----- Source material
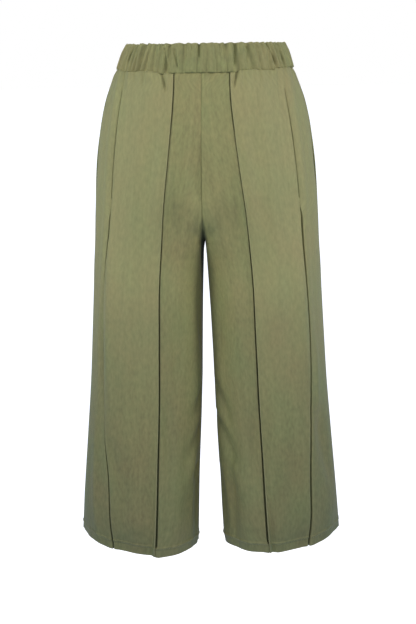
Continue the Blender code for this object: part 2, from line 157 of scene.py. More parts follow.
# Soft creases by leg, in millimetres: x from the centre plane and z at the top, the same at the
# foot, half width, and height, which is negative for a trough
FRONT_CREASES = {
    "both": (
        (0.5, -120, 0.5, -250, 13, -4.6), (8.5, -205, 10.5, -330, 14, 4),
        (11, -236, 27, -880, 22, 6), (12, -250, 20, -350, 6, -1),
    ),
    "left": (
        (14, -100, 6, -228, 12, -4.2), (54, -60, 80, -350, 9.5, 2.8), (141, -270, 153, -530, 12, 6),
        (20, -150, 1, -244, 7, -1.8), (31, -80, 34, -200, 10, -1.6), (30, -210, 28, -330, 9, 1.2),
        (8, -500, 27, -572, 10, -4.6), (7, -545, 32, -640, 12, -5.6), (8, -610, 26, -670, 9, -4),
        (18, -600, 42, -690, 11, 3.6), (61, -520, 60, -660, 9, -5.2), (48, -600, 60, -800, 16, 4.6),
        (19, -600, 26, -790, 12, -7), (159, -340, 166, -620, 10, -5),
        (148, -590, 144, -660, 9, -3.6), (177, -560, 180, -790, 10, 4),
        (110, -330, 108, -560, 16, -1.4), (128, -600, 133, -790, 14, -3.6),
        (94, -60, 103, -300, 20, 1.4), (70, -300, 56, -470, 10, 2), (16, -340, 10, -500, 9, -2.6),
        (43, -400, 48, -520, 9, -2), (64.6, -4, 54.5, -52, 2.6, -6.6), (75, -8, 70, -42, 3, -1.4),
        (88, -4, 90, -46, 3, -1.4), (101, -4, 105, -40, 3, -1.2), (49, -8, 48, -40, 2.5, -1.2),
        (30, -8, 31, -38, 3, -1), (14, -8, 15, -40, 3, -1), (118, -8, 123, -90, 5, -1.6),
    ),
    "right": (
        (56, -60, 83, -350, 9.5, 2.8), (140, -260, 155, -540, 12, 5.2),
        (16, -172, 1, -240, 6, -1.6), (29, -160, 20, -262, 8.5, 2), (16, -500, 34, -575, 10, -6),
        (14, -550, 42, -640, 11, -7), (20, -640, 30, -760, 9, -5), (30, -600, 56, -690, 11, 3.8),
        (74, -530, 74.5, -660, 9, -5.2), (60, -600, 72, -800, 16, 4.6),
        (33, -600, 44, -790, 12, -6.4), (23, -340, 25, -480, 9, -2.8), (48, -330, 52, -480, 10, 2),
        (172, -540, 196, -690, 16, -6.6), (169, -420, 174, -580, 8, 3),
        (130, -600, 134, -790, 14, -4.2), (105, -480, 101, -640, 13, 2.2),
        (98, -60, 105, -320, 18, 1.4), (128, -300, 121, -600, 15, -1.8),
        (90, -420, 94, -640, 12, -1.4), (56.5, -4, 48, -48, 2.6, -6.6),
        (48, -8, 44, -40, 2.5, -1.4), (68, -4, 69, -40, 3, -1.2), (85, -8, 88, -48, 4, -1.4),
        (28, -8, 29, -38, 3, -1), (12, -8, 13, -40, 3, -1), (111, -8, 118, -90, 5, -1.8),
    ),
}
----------
## Requirements
Would you give the material above again, complete and exact?

## Exercise solution
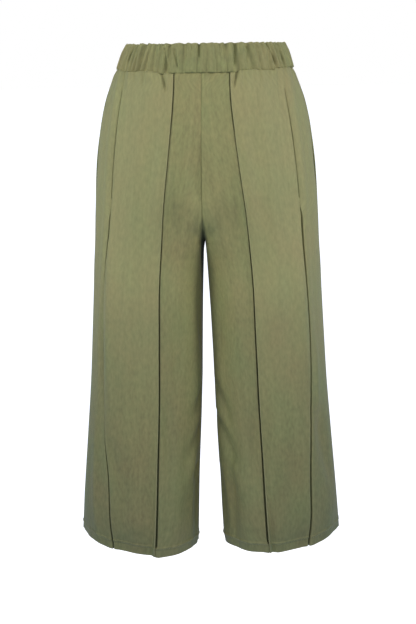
Continue the Blender code for this object: part 2, from line 157 of scene.py. More parts follow.
# Soft creases by leg, in millimetres: x from the centre plane and z at the top, the same at the
# foot, half width, and height, which is negative for a trough
FRONT_CREASES = {
    "both": (
        (0.5, -120, 0.5, -250, 13, -4.6), (8.5, -205, 10.5, -330, 14, 4),
        (11, -236, 27, -880, 22, 6), (12, -250, 20, -350, 6, -1),
    ),
    "left": (
        (14, -100, 6, -228, 12, -4.2), (54, -60, 80, -350, 9.5, 2.8), (141, -270, 153, -530, 12, 6),
        (20, -150, 1, -244, 7, -1.8), (31, -80, 34, -200, 10, -1.6), (30, -210, 28, -330, 9, 1.2),
        (8, -500, 27, -572, 10, -4.6), (7, -545, 32, -640, 12, -5.6), (8, -610, 26, -670, 9, -4),
        (18, -600, 42, -690, 11, 3.6), (61, -520, 60, -660, 9, -5.2), (48, -600, 60, -800, 16, 4.6),
        (19, -600, 26, -790, 12, -7), (159, -340, 166, -620, 10, -5),
        (148, -590, 144, -660, 9, -3.6), (177, -560, 180, -790, 10, 4),
        (110, -330, 108, -560, 16, -1.4), (128, -600, 133, -790, 14, -3.6),
        (94, -60, 103, -300, 20, 1.4), (70, -300, 56, -470, 10, 2), (16, -340, 10, -500, 9, -2.6),
        (43, -400, 48, -520, 9, -2), (64.6, -4, 54.5, -52, 2.6, -6.6), (75, -8, 70, -42, 3, -1.4),
        (88, -4, 90, -46, 3, -1.4), (101, -4, 105, -40, 3, -1.2), (49, -8, 48, -40, 2.5, -1.2),
        (30, -8, 31, -38, 3, -1), (14, -8, 15, -40, 3, -1), (118, -8, 123, -90, 5, -1.6),
    ),
    "right": (
        (56, -60, 83, -350, 9.5, 2.8), (140, -260, 155, -540, 12, 5.2),
        (16, -172, 1, -240, 6, -1.6), (29, -160, 20, -262, 8.5, 2), (16, -500, 34, -575, 10, -6),
        (14, -550, 42, -640, 11, -7), (20, -640, 30, -760, 9, -5), (30, -600, 56, -690, 11, 3.8),
        (74, -530, 74.5, -660, 9, -5.2), (60, -600, 72, -800, 16, 4.6),
        (33, -600, 44, -790, 12, -6.4), (23, -340, 25, -480, 9, -2.8), (48, -330, 52, -480, 10, 2),
        (172, -540, 196, -690, 16, -6.6), (169, -420, 174, -580, 8, 3),
        (130, -600, 134, -790, 14, -4.2), (105, -480, 101, -640, 13, 2.2),
        (98, -60, 105, -320, 18, 1.4), (128, -300, 121, -600, 15, -1.8),
        (90, -420, 94, -640, 12, -1.4), (56.5, -4, 48, -48, 2.6, -6.6),
        (48, -8, 44, -40, 2.5, -1.4), (68, -4, 69, -40, 3, -1.2), (85, -8, 88, -48, 4, -1.4),
        (28, -8, 29, -38, 3, -1), (12, -8, 13, -40, 3, -1), (111, -8, 118, -90, 5, -1.8),
    ),
}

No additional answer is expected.